March 3, 2026​ (InvestinChina.asia)​ – Chinese economist Ren Zeping has outlined five lessons from the recent U.S.-Israeli military action against Iran, arguing the event signals a definitive shift toward a world governed by “jungle rules” where power dictates security.

In an analysis, Ren frames the conflict as evidence of the post-Cold War order’s collapse. He contends that traditional diplomacy and negotiated security are now illusions in an era of explicit power politics.

Lesson One: The Fatal Cost of Illusion

Ren’s first and most stark lesson asserts that clinging to the illusion of peace when an adversary has resolved on war invites catastrophe. He characterizes the strikes, which occurred amid diplomatic engagements, as a brutal “talk-and-attack” maneuver. The core warning is unsparing: “When the other side has already decided on your destruction, to cling to the fantasy of negotiation is to guarantee a devastating lesson.”​

His conclusion, drawing on classical maxims, is that security is a prize won by strength, not granted at a table: “To secure peace through war, then peace endures; to seek peace through peace, then peace perishes.” Outcomes not secured on the battlefield, he argues, are impossible to achieve at the negotiating table.

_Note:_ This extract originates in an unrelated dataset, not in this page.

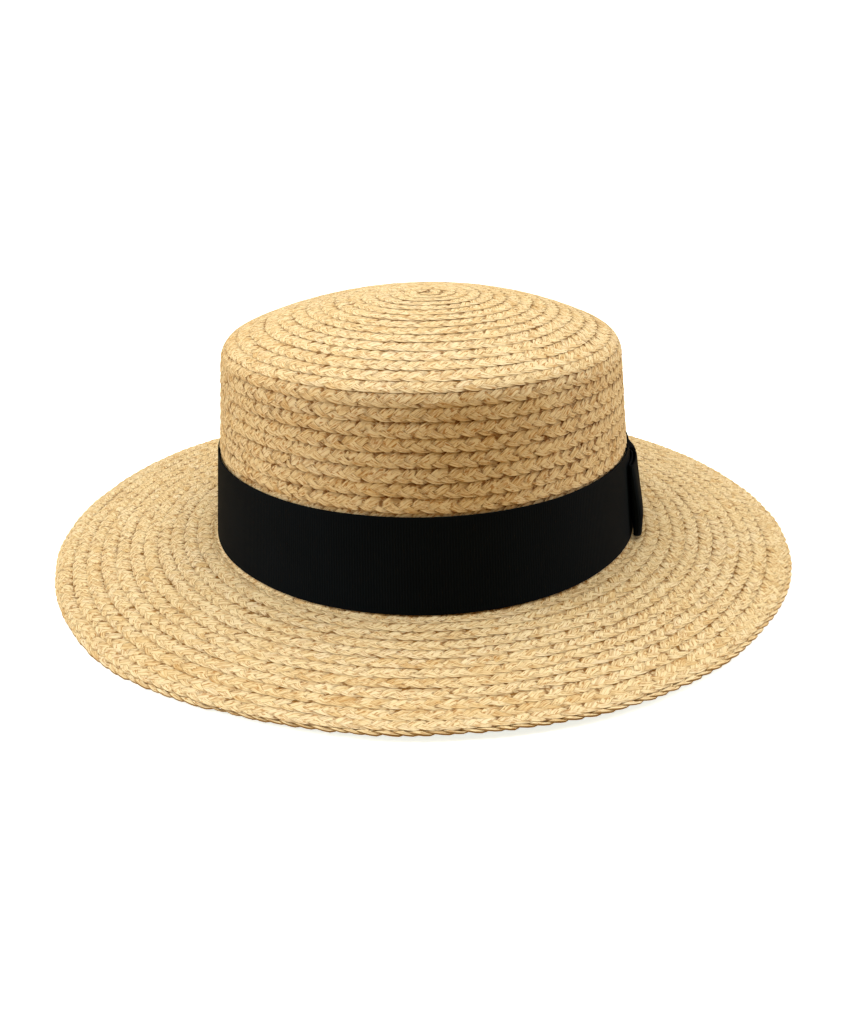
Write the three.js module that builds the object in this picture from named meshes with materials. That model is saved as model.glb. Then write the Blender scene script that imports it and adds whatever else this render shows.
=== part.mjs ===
// A wide-brimmed straw boater. The crown and the brim are coils of sewn braid, a black ribbon goes
// round the crown, and a flat ribbon bow sits on the wearer's left.
// Millimetres, +Z up, the front of the hat towards -Y. The brim rests on Z = 0.
import * as THREE from "three";

// Ovals of the crown. Width runs along X and length along Y.
const BASE = { halfWidth: 86.0, halfLength: 99.6 }; // outside of the straw, at the brim
const TOP = { halfWidth: 79.0, halfLength: 92.9 }; // where the rounded edge of the tip begins
const ROOT_HEIGHT = 7.0; // upper side of the brim where it meets the crown
const TIP_EDGE_HEIGHT = 84.6;
const TIP_EDGE_RADIUS = 8;
const TIP_EDGE_START = 22; // degrees from level, where the dome runs into the rounded edge
const DOME_RISE = 15;
const DOME_POWER = 2.16; // 2 is a parabola, and more is flatter in the middle
const COIL_CENTRE = { x: 3, y: -6 }; // the coil starts a little off the middle of the tip

const STRAW_WALL = 2.2;
const ROW_STEP = 0.6; // each row's outer edge stands this proud of the row below it
const TIP_ROWS = 14;
const EDGE_ROWS = 2;
const SIDE_ROWS = 7; // those above the ribbon
const BRIM_ROWS = 12;
const BRIM_WIDTH = 63;
const FLAT_HEM = 5; // width of the doubled outermost row, which lies flat
const EDGE_ROUNDING = 0.5;
const SEAM_HEIGHT = 16; // the crown is sewn to the brim's collar here, behind the ribbon
const GAP = 0.3;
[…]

Lesson Two: The Return of ‘Jungle Rules’

The economist posits that the event confirms the world has entered a phase of unvarnished realpolitik, or “jungle rules”. He describes the current period as the late, turbulent stage of a great cycle, where geopolitical instability is the norm and national strength, not international law, guarantees survival.

Lesson Three: The Internal Threat

A key warning focuses on internal vulnerabilities. Ren suggests the precision of the strikes highlights the existential danger of societal division or subversion. “A society divided is a society vulnerable to catastrophic precision,” he argues, positioning national unity as the ultimate defensive bulwark.

Lesson Four: The Perils of Overreach

Ren draws on historical precedent, warning that “even a great state, if fond of war, will perish.” He suggests that a pattern of escalating actions risks creating a global backlash, arguing that hegemony sows the seeds of its own decline by uniting others against it.

Lesson Five: The Necessity of Self-Reliance

The final lesson underscores that in this new age, security cannot be outsourced. Ren advocates for a strategy of comprehensive national strength, concluding that true peace “is a prize won and maintained through one’s own strength,” built on economic resilience, technological prowess, and defensive capability.